Sprains and Fractures of the ankle

Ankle Sprains

Ankle sprains are a common sports injury. The usual mechanism is inversion, or “turning your ankle over”. This can result in varying degree of tearing to the stabilizing ligaments on the side of your ankle. Treatment decisions are based on the severity of the injury and follow the basic principles of rest, ice, compression, and elevation (“RICE”). For most sprains, rehabilitation exercises, taping, or a compressive ankle brace are adequate. More severe injuries may require casting or, rarely, surgical reconstruction of the ligaments.

Ankle Fractures

Fractures around the ankle in children will often involve the growth plate.  It is important to distinguish an “ankle sprain” from a true fracture of the growth plate.  This is not always easy to do.  All but the simplest if ankle sprains should have an x-ray to look for a fracture of the growth plate.  If the fracture involves either the growth  plate or the weight-bearing surface of the ankle, surgery is often required to protect from growth arrest and other problems.

pediatric ankle fracture

This is an xray of a fractured ankle in a child.  On the right side of the picture, the arrows indicate that the fracture has disrupted the growth plate of the distal fibula.  On the left side of the picture the arrows indicate where the fracture has displaced the lateral malleolus.  This type of fracture needs to be reduced (realigned) and the fixation should not cross the growth plate.

xray of the ankle after fixation  lateral xray of the ankle after fixation



These two xrays demonstrate how a screw has been used to fix the fracture of the distal growth plate of the tibia without crossing or violating the growth plate, which will decrease the chance of a growth arrest occurring.

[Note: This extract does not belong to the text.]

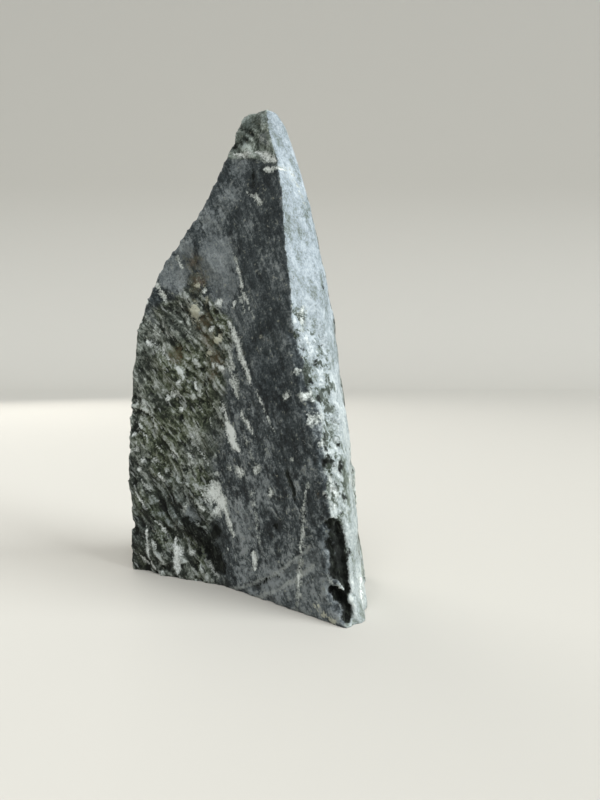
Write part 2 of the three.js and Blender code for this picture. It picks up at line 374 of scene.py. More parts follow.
# Marks on the front, placed by x and z.
TALC_VEINS = [
    # across the knob's foot and below it: talc streaks, partly a painted highlight on the tops of the knob's
    # ledges
    ((4, 190), (10, 185), 3.4, 0.5),
    ((-10.5, 184.8), (1.8, 182), 2.5, 1.0),
    ((2.6, 182.6), (15.4, 177), 2.9, 1.1),
    ((7.5, 175.6), (18, 172.2), 2.0, 1.1),
    ((-2, 168), (8.8, 160.2), 1.8, 0.85),
    # on the blue-grey rock above the broken schist
    ((-37.4, 145.5), (-34.2, 136.5), 1.8, 0.8),
    ((-47.8, 133), (-42.6, 122), 2.2, 0.9),
    # down the valley's right side
    ((-8.5, 143.5), (-1, 126), 1.5, 0.85),
    ((-3, 128), (6, 113.5), 1.7, 0.85),
    ((-4, 124), (1, 116), 1.6, 0.7),
    ((-8.8, 114), (6.5, 85), 3.5, 0.95),
    ((-9, 101), (-4, 91.5), 2.6, 0.85),
    ((-10, 97), (0, 82), 4.0, 0.62),
    ((-7, 88.5), (-1, 79.5), 2.8, 0.85),
    ((9.8, 84), (20, 67), 1.5, 0.85),
    ((-12.8, 79), (0, 58), 1.9, 1.1),
    ((-0.5, 75.5), (7.8, 65), 2.0, 0.8),
    ((-8.5, 70), (0.4, 56.5), 3.5, 1.6),
    ((2, 66), (9.5, 54), 2.0, 0.6),
    ((-16, 44), (-8, 31), 6.5, 0.8),
    ((-10, 37), (0, 22), 2.4, 1.1),
    # on the sawn face's lower half
    ((37.2, 52), (34, -22), 2.7, 0.66),
    ((9.2, 42), (14.8, 19), 2.6, 0.5),
    ((35.2, 21), (34.6, 8), 1.5, 0.95),
    ((10.2, 18.5), (13.2, 10.5), 2.6, 1.3),
    ((46.5, 17.8), (54.5, 12.6), 2.6, 0.55),
    # in the broken schist
    ((-48, 116), (-38, 105), 1.6, 0.6),
    ((-52, 108), (-40, 96), 1.6, 0.6),
    ((-30, 62), (-17, 50), 1.8, 0.55),
    ((-56, 44), (-44, 33), 1.8, 0.5),
    ((-48.4, 20.5), (-45, 6), 2.3, 1.0),
    ((-33.5, 17.5), (-28.3, 2.5), 3.5, 1.15),
    ((-17.5, 10), (-8.5, 3), 2.6, 0.8),
]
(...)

xray of a healed ankle fracture after screw removal

After healing, the screw is removed and the ankle has resumed its normal growth.  The arrows indicate the presence of a Harris Growth Arrest Line, which is an xray finding that indicates that the bone stopped growing for a period of time, which is usually due to the trauma.  The fact that the growth arrest line is parallel to the growth plate indicates that the growth of the distal tibia has resumed normally.